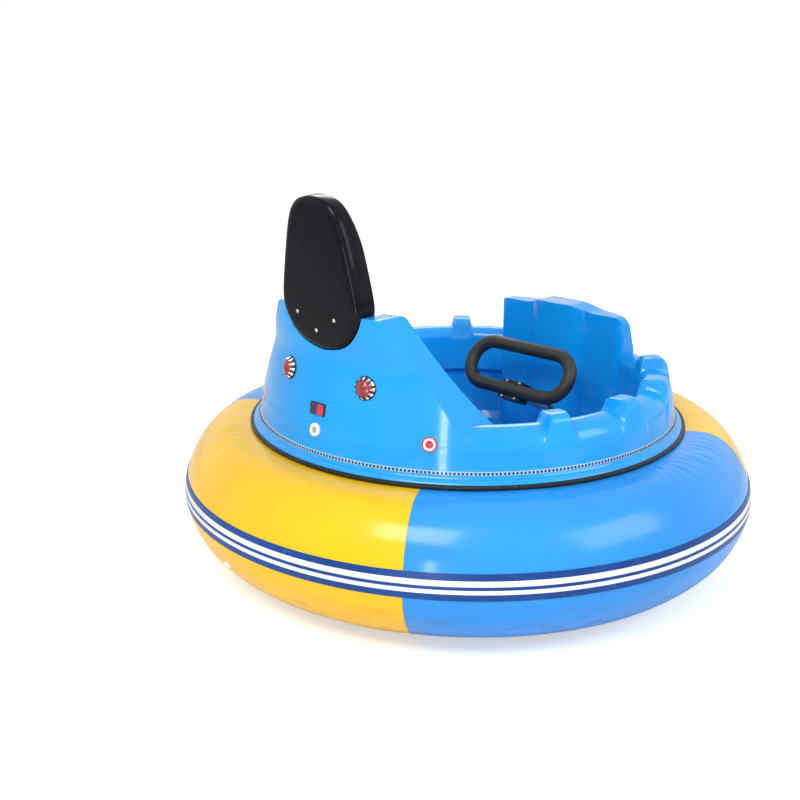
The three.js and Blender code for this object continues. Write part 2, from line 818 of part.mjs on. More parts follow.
// From behind: round upper corners, and the bulge a little higher than the panels.
function cowlFront() {
  const r = cowlCornerRadius;
  const half = [
    [cowlHalfWidth, tubFloorTop],
    ...rounding([cowlHalfWidth, cowlTop - r], [cowlHalfWidth - r, cowlTop], 5),
    [cowlBulgeHalfWidth, cowlTop],
    [cowlBulgeHalfWidth - cowlBulgeFlank, bulgeTop],
  ];
  const mirrored = half.map(([y, z]) => [-y, z]).reverse();
  return [...half, ...mirrored];
}

// Turned limit: inside the tub, through the flange's ring, then flush with the skirt and
// sloping back to the top edge.
const cowlShoulder = shoulderHeight + 2 * (coamingTop - shoulderHeight) / 3;
const cowlLimit = turned([
  [0, tubFloorTop + gap],
  [tubFloorRadius - gap, tubFloorTop + gap],
  [tubInside - tubBend - gap, tubFloorTop + tubBend + gap],
  [tubInside - gap, tubFloor + tubCorner],
  [tubInside - gap, tubTop - gap],
  [cockpitRadius - gap, tubTop - gap],
  [cockpitRadius - gap, podFoot],
  [skirtAt(podFoot), podFoot],
  [skirtAt(cowlShoulder), cowlShoulder],
  [crown[0] + cowlCornerRadius, ribTop],
  [cowlNose, cowlTop - cowlCornerRadius / 2],
  [cowlNose - cowlCornerRadius, bulgeTop],
  [0, bulgeTop],
]);
const columnBore = place(bar(bushRadius + gap, columnEnd - columnEndRoom, 0), steerFrame);
const cowl = alongZ(cowlPlan(), tubFloorTop, bulgeTop)
  .intersect(cowlLimit)
  .intersect(alongX(cowlFront(), cowlFace - gap, ringRadius))
  .subtract(columnBore)
  .subtract(stripChannel);
add('front_cowl', cowl, materials.hullBlue);

// ---- pedal --------------------------------------------------------------

const pedalFoot = tubFloorTop + gap;
const pedalShape = [
  [0, 0],
  [pedalLength, 0],
  [pedalLength, pedalHeight - pedalNose / 2],
  [pedalLength - pedalNose, pedalHeight],
  [0, pedalToe],
];
const pedalGeometry = new THREE.ExtrudeGeometry(outline(pedalShape), { depth: pedalWidth, bevelEnabled: false })
  .applyMatrix4(new THREE.Matrix4().makeRotationX(Math.PI / 2))
  .translate(cowlRear - pedalReach - pedalLength / 2, pedalSide + pedalWidth / 2, pedalFoot);
add('foot_pedal', solid(pedalGeometry), materials.blackRubber);

// ---- chassis ------------------------------------------------------------

const plateRadius = tubRadius - plateSetback;
const plateTop = plateBottom + plateThickness;
add('chassis_plate', bar(plateRadius, plateBottom, plateTop, roundSteps), materials.steel);

const railTop = plateBottom - gap;
const railBottom = plateBottom - railDepth;
const railHalfLength = plateRadius - railSetback;
const crossRear = crossSetback - railHalfLength;
for (const [side, sign] of sides) {
  const y = sign * railOffset;
  const half = railWidth / 2;
  add(`frame_rail_${side}`, block(
    -railHalfLength, railHalfLength, y - half, y + half, railBottom, railTop), materials.steel);
}

const crossHalf = railOffset - railWidth / 2 - gap;
for (const [name, x] of [['front', crossFront], ['rear', crossRear]]) {
  add(`frame_cross_${name}`, block(
    x - railWidth / 2, x + railWidth / 2, -crossHalf, crossHalf, railBottom, railTop), materials.steel);
}

const cradleHalf = batteryWidth / 2 + gap + cradleSheet;
const cradleOutline = [
  [-cradleHalf, cradleBottom],
  [cradleHalf, cradleBottom],
  [cradleHalf, railTop],
  [cradleHalf - cradleSheet, railTop],
  [cradleHalf - cradleSheet, cradleBottom + cradleSheet],
  [cradleSheet - cradleHalf, cradleBottom + cradleSheet],
  [cradleSheet - cradleHalf, railTop],
  [-cradleHalf, railTop],
];
const batteryBack = batteryCentre - batteryLength / 2;
const batteryFront = batteryCentre + batteryLength / 2;
const batteryFoot = cradleBottom + cradleSheet + gap;
add('battery_cradle', alongX(cradleOutline, batteryBack, batteryFront), materials.steel);
add('battery_block', block(
  batteryBack, batteryFront, -batteryWidth / 2, batteryWidth / 2,
  batteryFoot, batteryFoot + batteryHeight), materials.battery);

// ---- running gear -------------------------------------------------------

const tyreProfile = () => {
  const half = tyreWidth / 2;
  const round = 9;
  return [
    [rimRadius, -half],
    [wheelRadius - round, -half],
    [wheelRadius - round * 0.3, -half + round * 0.3],
    [wheelRadius, -half + round],
    [wheelRadius, half - round],
    [wheelRadius - round * 0.3, half - round * 0.3],
    [wheelRadius - round, half],
    [rimRadius, half],
  ];
};

const hubProfile = (bore) => {
  const half = hubWidth / 2;
  const seat = rimRadius - gap;
  return [
    [bore, -half], [bore + 16, -half], [bore + 16, 8 - half], [seat, 8 - half], [seat, half - 8],
    [bore + 16, half - 8], [bore + 16, half], [bore, half],
  ];
};

const tyre = turned(tyreProfile(), 40);

// Wheels turn on Y, with the axle at wheelRadius above the ground.
function addWheel(name, x, y, axleRadius) {
  const spot = acrossY(x, wheelRadius).multiply(new THREE.Matrix4().makeTranslation(0, 0, y));
  add(`${name}_tyre`, place(tyre, spot), materials.tyre);
  add(`${name}_hub`, place(turned(hubProfile(axleRadius + axleClearance), 24), spot), materials.zinc);
}

addWheel('rear_left', rearAxlePlace, rearTrack / 2, rearAxleRadius);
addWheel('rear_right', rearAxlePlace, -rearTrack / 2, rearAxleRadius);
addWheel('front', steerAxlePlace, 0, frontAxleRadius);

const rearAxleHalf = rearTrack / 2 + hubWidth / 2 + axleEnd;
add('rear_axle', place(bar(rearAxleRadius, -rearAxleHalf, rearAxleHalf), acrossY(rearAxlePlace, wheelRadius)),
  materials.zinc);

for (const [side, sign] of sides) {
  const y = sign * hangerOffset;
  const half = hangerThickness / 2;
  const plate = block(
    rearAxlePlace - hangerLength / 2, rearAxlePlace + hangerLength / 2, y - half, y + half,
    wheelRadius - 2 * rearAxleRadius, railTop);
  const hole = place(bar(rearAxleRadius + gap, -rearAxleHalf, rearAxleHalf), acrossY(rearAxlePlace, wheelRadius));
  add(`axle_hanger_${side}`, plate.subtract(hole), materials.steel);
}

// Steered fork: two legs, a crown and a stem that turns in the housing under the plate.
const legInside = hubWidth / 2 + legClearance;
const crownBottom = 2 * wheelRadius + crownClearance;
const crownTop = crownBottom + crownThickness;
const legOutside = legInside + legThickness;
let fork = block(-legWidth / 2, legWidth / 2, -legOutside, legOutside, crownBottom, crownTop);
for (const sign of [1, -1]) {
  const y = sign * (legInside + legThickness / 2);
  const half = legThickness / 2;
  fork = fork.add(block(
    -legWidth / 2, legWidth / 2, y - half, y + half, wheelRadius - 2 * frontAxleRadius, crownBottom + 1));
}
fork = fork.add(bar(stemRadius, crownTop - 1, railTop - 3));
fork = fork.subtract(place(bar(frontAxleRadius + gap, -legOutside - 5, legOutside + 5), acrossY(0, wheelRadius)));
add('steered_fork', fork.translate([steerAxlePlace, 0, 0]), materials.steel);

const frontAxleHalf = legOutside + axleEnd;
add('front_axle', place(bar(frontAxleRadius, -frontAxleHalf, frontAxleHalf), acrossY(steerAxlePlace, wheelRadius)),
  materials.zinc);

const housing = bar(housingRadius, crownTop + gap, railTop, 32)
  .subtract(bar(stemRadius + gap, crownTop - 1, railTop + 1));
add('swivel_housing', housing.translate([steerAxlePlace, 0, 0]), materials.steel);

export default car;
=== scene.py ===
import bpy
from math import atan, atan2, copysign, cos, degrees, exp, hypot, pi, radians, sin, tan
from mathutils import Matrix, Vector, noise


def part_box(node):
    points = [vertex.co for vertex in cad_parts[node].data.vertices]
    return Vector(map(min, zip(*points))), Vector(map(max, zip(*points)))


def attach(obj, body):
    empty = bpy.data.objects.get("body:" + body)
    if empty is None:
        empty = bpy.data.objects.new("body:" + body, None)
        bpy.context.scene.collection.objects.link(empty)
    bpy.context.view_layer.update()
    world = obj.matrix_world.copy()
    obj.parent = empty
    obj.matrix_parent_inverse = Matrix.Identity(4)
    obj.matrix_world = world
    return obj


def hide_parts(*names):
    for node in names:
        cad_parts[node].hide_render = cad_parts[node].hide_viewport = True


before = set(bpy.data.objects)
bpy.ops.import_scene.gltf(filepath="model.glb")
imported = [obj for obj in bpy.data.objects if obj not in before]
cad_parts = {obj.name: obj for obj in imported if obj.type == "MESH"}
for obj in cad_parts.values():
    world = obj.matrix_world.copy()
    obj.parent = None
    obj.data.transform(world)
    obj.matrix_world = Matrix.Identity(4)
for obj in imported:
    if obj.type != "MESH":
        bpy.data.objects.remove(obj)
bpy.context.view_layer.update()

# camera
view = {"place": (-2.951, -2.565, 1.6957), "look": (0.685, 0.668, -0.2905), "lens": 54.2}

cameraData = bpy.data.cameras.new("camera")
cameraData.lens = view["lens"]
cameraData.clip_end = 100
camera = bpy.data.objects.new("camera", cameraData)
camera.location = view["place"]
camera.rotation_euler = Vector(view["look"]).to_track_quat("-Z", "Y").to_euler()
bpy.context.scene.collection.objects.link(camera)
bpy.context.scene.camera = camera
print("camera set")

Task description
Print only the lines from the top of the data above down to the line holding "add('front_cowl', cowl, materials.hullBlue);", inclusive.

Correct answer
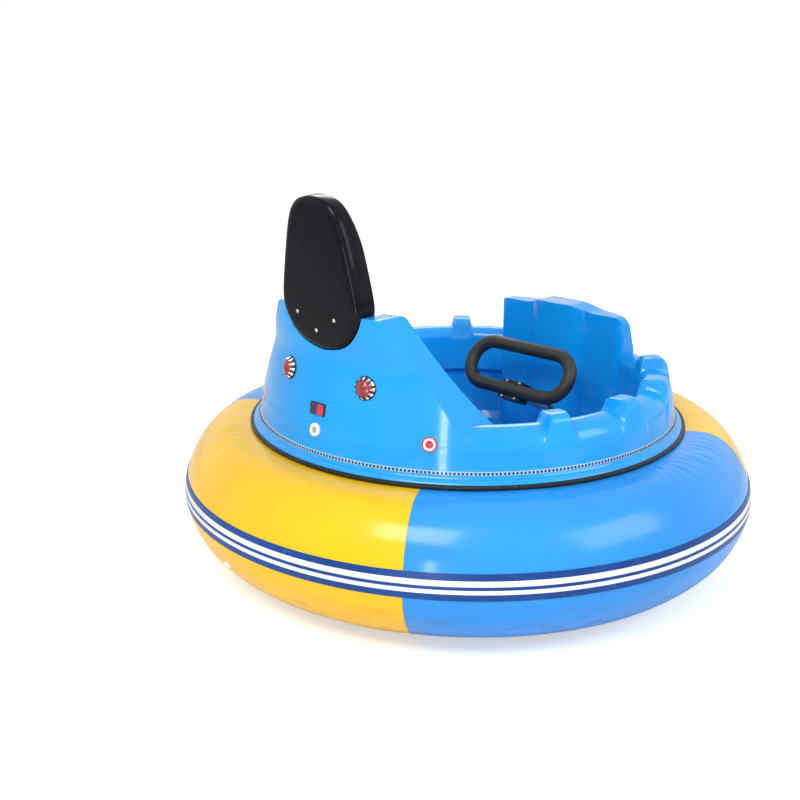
The three.js and Blender code for this object continues. Write part 2, from line 818 of part.mjs on. More parts follow.
// From behind: round upper corners, and the bulge a little higher than the panels.
function cowlFront() {
  const r = cowlCornerRadius;
  const half = [
    [cowlHalfWidth, tubFloorTop],
    ...rounding([cowlHalfWidth, cowlTop - r], [cowlHalfWidth - r, cowlTop], 5),
    [cowlBulgeHalfWidth, cowlTop],
    [cowlBulgeHalfWidth - cowlBulgeFlank, bulgeTop],
  ];
  const mirrored = half.map(([y, z]) => [-y, z]).reverse();
  return [...half, ...mirrored];
}

// Turned limit: inside the tub, through the flange's ring, then flush with the skirt and
// sloping back to the top edge.
const cowlShoulder = shoulderHeight + 2 * (coamingTop - shoulderHeight) / 3;
const cowlLimit = turned([
  [0, tubFloorTop + gap],
  [tubFloorRadius - gap, tubFloorTop + gap],
  [tubInside - tubBend - gap, tubFloorTop + tubBend + gap],
  [tubInside - gap, tubFloor + tubCorner],
  [tubInside - gap, tubTop - gap],
  [cockpitRadius - gap, tubTop - gap],
  [cockpitRadius - gap, podFoot],
  [skirtAt(podFoot), podFoot],
  [skirtAt(cowlShoulder), cowlShoulder],
  [crown[0] + cowlCornerRadius, ribTop],
  [cowlNose, cowlTop - cowlCornerRadius / 2],
  [cowlNose - cowlCornerRadius, bulgeTop],
  [0, bulgeTop],
]);
const columnBore = place(bar(bushRadius + gap, columnEnd - columnEndRoom, 0), steerFrame);
const cowl = alongZ(cowlPlan(), tubFloorTop, bulgeTop)
  .intersect(cowlLimit)
  .intersect(alongX(cowlFront(), cowlFace - gap, ringRadius))
  .subtract(columnBore)
  .subtract(stripChannel);
add('front_cowl', cowl, materials.hullBlue);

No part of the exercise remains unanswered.